**PROBLEM REQUIREMENTS**: Every line from the first one to the line containing "return Part.Arc(start, centre.add(halfway), end).toShape()" should be echoed exactly; leave out the rest.

**DATASET CONTENT**:

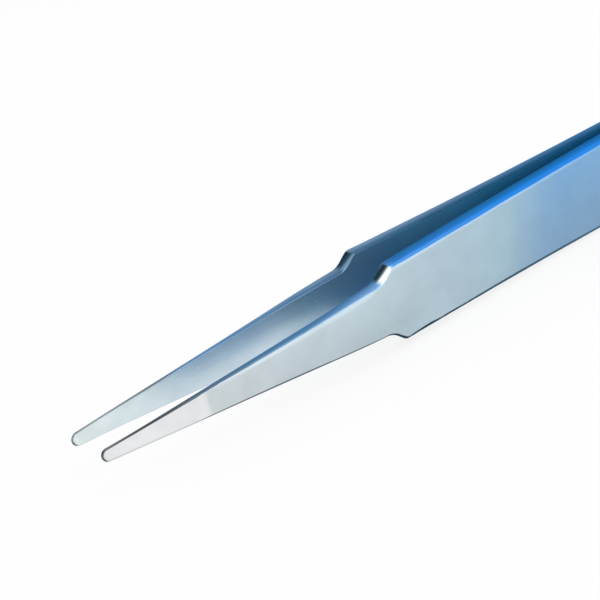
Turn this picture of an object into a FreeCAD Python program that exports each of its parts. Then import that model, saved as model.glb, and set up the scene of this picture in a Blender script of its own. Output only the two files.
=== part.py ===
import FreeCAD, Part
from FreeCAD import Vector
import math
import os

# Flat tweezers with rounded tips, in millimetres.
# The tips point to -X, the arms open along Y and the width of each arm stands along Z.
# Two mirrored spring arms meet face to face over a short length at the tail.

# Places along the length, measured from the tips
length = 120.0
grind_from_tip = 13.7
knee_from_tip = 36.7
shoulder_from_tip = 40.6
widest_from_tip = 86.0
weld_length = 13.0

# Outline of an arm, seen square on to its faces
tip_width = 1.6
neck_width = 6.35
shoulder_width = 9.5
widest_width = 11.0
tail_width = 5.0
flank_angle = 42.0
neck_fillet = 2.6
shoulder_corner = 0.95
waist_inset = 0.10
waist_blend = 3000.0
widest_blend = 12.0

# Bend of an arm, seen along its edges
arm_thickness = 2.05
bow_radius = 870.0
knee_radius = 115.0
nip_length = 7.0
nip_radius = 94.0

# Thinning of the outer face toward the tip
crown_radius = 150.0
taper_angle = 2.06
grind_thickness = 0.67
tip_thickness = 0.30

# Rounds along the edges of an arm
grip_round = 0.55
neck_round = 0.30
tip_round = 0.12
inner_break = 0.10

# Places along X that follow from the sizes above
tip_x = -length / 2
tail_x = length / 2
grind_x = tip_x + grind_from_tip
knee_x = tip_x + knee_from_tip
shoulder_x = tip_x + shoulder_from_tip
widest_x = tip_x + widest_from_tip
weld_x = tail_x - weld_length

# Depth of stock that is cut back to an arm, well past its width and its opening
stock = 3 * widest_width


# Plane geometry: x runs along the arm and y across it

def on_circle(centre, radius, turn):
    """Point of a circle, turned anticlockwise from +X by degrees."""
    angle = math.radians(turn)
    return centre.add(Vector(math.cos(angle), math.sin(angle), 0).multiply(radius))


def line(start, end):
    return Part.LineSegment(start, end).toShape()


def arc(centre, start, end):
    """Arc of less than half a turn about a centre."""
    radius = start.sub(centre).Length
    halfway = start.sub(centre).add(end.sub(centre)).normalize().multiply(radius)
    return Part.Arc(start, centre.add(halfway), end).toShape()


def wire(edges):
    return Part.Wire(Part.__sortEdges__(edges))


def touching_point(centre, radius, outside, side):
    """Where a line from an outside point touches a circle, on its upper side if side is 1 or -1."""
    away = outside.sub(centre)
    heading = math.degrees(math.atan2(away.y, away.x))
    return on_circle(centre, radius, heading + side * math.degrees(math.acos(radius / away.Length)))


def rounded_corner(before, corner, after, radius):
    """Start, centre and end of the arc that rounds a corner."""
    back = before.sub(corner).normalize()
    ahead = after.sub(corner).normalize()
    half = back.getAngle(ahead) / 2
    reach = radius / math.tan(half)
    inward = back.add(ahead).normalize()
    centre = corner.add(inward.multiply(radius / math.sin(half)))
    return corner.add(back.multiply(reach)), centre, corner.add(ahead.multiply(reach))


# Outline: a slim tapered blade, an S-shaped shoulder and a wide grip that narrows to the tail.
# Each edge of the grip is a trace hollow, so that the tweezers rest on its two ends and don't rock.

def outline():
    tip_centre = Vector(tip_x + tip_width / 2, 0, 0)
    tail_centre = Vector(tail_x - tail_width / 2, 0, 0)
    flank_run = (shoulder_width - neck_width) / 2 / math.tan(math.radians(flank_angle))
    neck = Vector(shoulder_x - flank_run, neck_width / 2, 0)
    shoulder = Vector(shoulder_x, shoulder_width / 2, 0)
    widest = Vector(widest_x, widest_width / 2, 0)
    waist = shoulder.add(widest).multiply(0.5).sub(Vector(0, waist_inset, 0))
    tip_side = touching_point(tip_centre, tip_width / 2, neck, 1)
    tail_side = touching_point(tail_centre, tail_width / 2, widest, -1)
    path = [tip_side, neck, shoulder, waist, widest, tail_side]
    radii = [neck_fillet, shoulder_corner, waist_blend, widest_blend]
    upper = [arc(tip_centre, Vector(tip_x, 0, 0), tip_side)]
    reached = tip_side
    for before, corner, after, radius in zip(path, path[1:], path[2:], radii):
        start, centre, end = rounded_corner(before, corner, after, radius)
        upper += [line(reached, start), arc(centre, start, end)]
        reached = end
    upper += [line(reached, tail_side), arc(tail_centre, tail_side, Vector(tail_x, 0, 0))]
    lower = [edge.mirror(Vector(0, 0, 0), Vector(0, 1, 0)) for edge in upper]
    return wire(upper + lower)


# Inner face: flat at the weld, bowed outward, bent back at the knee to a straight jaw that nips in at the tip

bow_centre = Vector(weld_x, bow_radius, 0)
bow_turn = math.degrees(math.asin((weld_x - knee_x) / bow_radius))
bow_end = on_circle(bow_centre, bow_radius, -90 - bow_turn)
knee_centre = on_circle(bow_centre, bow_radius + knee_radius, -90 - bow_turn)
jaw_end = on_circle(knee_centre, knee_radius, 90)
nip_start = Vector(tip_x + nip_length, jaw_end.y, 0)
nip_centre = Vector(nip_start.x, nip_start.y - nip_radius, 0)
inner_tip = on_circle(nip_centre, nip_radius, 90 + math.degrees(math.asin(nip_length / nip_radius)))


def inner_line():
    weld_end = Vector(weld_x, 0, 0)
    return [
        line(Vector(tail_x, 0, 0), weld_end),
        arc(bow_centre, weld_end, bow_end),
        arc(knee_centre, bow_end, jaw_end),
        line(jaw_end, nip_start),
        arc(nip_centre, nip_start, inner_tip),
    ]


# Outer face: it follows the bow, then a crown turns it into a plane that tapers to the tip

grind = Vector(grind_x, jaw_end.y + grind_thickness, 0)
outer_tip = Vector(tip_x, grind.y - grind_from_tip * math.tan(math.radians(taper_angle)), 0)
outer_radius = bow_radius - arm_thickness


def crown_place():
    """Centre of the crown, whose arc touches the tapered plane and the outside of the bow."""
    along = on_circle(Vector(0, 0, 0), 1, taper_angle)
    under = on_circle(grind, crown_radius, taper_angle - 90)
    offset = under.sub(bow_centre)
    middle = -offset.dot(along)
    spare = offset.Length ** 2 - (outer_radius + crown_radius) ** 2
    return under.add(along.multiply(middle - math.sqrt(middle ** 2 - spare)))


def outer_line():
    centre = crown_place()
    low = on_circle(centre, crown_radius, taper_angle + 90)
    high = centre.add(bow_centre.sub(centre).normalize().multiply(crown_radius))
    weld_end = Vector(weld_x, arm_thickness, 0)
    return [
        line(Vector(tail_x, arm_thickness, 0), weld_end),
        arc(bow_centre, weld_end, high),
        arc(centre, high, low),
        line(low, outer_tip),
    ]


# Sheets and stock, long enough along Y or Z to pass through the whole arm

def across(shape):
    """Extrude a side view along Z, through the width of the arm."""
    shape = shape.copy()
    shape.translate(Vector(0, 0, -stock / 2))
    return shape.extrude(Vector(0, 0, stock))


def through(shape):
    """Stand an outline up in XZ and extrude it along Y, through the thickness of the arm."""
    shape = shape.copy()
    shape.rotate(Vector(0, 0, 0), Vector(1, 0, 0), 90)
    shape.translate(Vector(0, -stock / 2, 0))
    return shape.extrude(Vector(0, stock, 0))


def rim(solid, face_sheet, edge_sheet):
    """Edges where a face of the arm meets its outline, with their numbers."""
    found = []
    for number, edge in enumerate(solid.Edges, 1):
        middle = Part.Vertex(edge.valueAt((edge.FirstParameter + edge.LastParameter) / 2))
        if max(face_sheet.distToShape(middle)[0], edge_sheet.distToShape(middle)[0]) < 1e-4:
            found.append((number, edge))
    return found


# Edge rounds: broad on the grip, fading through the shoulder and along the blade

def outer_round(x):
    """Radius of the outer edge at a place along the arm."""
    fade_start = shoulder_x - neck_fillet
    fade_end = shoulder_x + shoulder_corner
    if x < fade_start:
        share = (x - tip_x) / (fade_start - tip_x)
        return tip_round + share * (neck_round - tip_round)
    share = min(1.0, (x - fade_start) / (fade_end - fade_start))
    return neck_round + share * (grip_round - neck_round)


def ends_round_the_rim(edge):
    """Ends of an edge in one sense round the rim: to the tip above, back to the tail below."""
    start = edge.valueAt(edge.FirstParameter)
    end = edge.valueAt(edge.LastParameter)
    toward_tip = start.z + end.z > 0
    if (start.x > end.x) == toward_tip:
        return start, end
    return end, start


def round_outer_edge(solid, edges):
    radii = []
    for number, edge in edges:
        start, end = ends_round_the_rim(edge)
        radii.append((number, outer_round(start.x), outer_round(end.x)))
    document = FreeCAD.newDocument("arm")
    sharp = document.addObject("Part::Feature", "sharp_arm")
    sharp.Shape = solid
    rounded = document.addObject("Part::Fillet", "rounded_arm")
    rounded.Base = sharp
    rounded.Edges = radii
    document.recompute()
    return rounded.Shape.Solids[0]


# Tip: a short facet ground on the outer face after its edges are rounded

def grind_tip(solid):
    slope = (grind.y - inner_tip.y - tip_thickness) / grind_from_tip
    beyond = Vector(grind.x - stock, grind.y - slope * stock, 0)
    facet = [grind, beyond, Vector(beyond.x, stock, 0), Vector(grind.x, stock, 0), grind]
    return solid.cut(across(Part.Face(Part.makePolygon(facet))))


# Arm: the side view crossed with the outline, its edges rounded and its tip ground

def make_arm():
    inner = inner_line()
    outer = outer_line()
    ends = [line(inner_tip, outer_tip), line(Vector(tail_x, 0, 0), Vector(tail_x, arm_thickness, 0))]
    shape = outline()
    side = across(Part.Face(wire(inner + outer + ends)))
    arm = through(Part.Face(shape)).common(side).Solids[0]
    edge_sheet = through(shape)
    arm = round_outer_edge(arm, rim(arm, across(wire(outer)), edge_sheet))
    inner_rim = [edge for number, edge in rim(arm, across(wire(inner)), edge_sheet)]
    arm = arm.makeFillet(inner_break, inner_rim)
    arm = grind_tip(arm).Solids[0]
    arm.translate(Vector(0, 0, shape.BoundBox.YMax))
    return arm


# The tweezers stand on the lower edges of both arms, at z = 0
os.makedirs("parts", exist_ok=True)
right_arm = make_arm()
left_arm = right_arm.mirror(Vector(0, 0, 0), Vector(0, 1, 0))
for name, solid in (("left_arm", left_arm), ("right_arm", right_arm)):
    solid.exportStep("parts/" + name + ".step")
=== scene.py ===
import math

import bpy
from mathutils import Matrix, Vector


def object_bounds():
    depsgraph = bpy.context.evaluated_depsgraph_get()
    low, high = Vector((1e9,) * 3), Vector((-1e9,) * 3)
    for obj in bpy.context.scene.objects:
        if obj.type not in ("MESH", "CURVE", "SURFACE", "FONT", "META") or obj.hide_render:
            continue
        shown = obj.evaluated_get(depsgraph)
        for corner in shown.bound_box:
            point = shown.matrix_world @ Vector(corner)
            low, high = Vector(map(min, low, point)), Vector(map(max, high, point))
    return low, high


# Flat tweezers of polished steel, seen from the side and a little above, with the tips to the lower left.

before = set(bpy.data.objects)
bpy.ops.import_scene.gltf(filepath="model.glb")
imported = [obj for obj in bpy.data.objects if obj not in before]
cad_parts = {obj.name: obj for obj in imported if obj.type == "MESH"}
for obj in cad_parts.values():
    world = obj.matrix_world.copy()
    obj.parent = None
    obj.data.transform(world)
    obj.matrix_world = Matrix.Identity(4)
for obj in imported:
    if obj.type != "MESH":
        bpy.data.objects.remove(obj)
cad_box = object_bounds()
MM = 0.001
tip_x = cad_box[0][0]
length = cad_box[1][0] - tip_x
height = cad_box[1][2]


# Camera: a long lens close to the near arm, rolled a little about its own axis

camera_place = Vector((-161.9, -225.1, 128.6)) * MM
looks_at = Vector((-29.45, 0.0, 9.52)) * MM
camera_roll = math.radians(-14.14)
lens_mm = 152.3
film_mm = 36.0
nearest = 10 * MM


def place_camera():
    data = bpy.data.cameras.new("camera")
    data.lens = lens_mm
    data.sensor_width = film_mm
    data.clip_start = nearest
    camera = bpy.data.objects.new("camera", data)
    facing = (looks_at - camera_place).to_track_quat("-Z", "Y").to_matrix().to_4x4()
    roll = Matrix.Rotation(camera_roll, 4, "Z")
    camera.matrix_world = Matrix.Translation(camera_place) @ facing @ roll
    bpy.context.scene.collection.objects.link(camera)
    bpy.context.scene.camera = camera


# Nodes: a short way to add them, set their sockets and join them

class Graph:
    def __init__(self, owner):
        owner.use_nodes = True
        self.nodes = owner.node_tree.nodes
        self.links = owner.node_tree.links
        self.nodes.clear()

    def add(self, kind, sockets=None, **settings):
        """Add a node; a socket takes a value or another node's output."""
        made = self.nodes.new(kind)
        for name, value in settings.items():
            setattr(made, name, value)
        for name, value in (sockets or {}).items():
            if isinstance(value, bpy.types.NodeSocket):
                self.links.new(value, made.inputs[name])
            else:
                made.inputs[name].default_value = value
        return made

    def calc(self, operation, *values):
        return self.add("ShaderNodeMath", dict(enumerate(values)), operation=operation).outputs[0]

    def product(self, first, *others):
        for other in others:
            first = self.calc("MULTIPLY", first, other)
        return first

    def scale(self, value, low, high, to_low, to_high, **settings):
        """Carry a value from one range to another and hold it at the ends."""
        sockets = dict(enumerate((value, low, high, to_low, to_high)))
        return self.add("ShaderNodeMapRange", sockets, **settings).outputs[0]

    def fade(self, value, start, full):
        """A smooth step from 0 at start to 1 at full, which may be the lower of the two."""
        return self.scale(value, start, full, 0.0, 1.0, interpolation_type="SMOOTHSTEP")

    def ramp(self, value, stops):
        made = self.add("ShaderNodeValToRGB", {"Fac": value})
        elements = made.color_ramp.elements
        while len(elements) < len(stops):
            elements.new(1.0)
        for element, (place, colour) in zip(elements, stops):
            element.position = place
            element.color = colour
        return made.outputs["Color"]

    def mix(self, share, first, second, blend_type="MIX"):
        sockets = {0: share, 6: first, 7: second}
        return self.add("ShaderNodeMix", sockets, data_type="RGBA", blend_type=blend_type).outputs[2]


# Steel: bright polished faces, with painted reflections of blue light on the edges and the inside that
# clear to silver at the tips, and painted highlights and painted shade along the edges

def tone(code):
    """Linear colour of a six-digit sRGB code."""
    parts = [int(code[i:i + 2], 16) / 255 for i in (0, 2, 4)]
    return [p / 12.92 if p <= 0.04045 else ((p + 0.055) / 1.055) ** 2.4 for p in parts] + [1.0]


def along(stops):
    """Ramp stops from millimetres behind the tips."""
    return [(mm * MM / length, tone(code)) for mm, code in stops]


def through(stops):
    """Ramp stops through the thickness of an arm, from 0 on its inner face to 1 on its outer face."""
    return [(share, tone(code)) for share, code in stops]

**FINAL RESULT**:
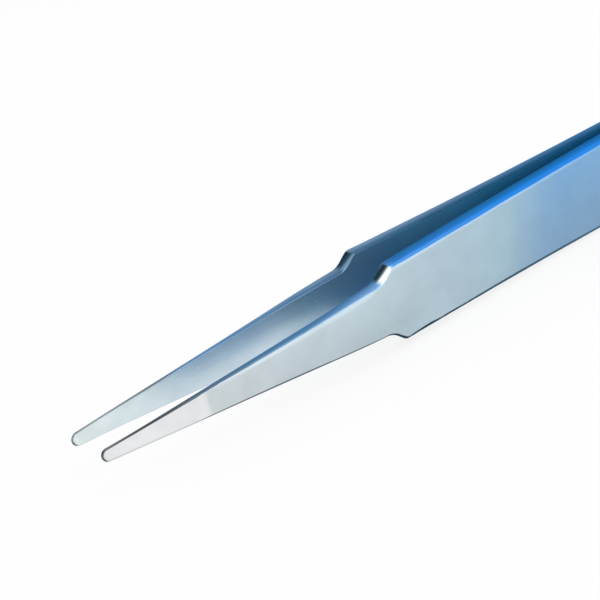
Turn this picture of an object into a FreeCAD Python program that exports each of its parts. Then import that model, saved as model.glb, and set up the scene of this picture in a Blender script of its own. Output only the two files.
=== part.py ===
import FreeCAD, Part
from FreeCAD import Vector
import math
import os

# Flat tweezers with rounded tips, in millimetres.
# The tips point to -X, the arms open along Y and the width of each arm stands along Z.
# Two mirrored spring arms meet face to face over a short length at the tail.

# Places along the length, measured from the tips
length = 120.0
grind_from_tip = 13.7
knee_from_tip = 36.7
shoulder_from_tip = 40.6
widest_from_tip = 86.0
weld_length = 13.0

# Outline of an arm, seen square on to its faces
tip_width = 1.6
neck_width = 6.35
shoulder_width = 9.5
widest_width = 11.0
tail_width = 5.0
flank_angle = 42.0
neck_fillet = 2.6
shoulder_corner = 0.95
waist_inset = 0.10
waist_blend = 3000.0
widest_blend = 12.0

# Bend of an arm, seen along its edges
arm_thickness = 2.05
bow_radius = 870.0
knee_radius = 115.0
nip_length = 7.0
nip_radius = 94.0

# Thinning of the outer face toward the tip
crown_radius = 150.0
taper_angle = 2.06
grind_thickness = 0.67
tip_thickness = 0.30

# Rounds along the edges of an arm
grip_round = 0.55
neck_round = 0.30
tip_round = 0.12
inner_break = 0.10

# Places along X that follow from the sizes above
tip_x = -length / 2
tail_x = length / 2
grind_x = tip_x + grind_from_tip
knee_x = tip_x + knee_from_tip
shoulder_x = tip_x + shoulder_from_tip
widest_x = tip_x + widest_from_tip
weld_x = tail_x - weld_length

# Depth of stock that is cut back to an arm, well past its width and its opening
stock = 3 * widest_width


# Plane geometry: x runs along the arm and y across it

def on_circle(centre, radius, turn):
    """Point of a circle, turned anticlockwise from +X by degrees."""
    angle = math.radians(turn)
    return centre.add(Vector(math.cos(angle), math.sin(angle), 0).multiply(radius))


def line(start, end):
    return Part.LineSegment(start, end).toShape()


def arc(centre, start, end):
    """Arc of less than half a turn about a centre."""
    radius = start.sub(centre).Length
    halfway = start.sub(centre).add(end.sub(centre)).normalize().multiply(radius)
    return Part.Arc(start, centre.add(halfway), end).toShape()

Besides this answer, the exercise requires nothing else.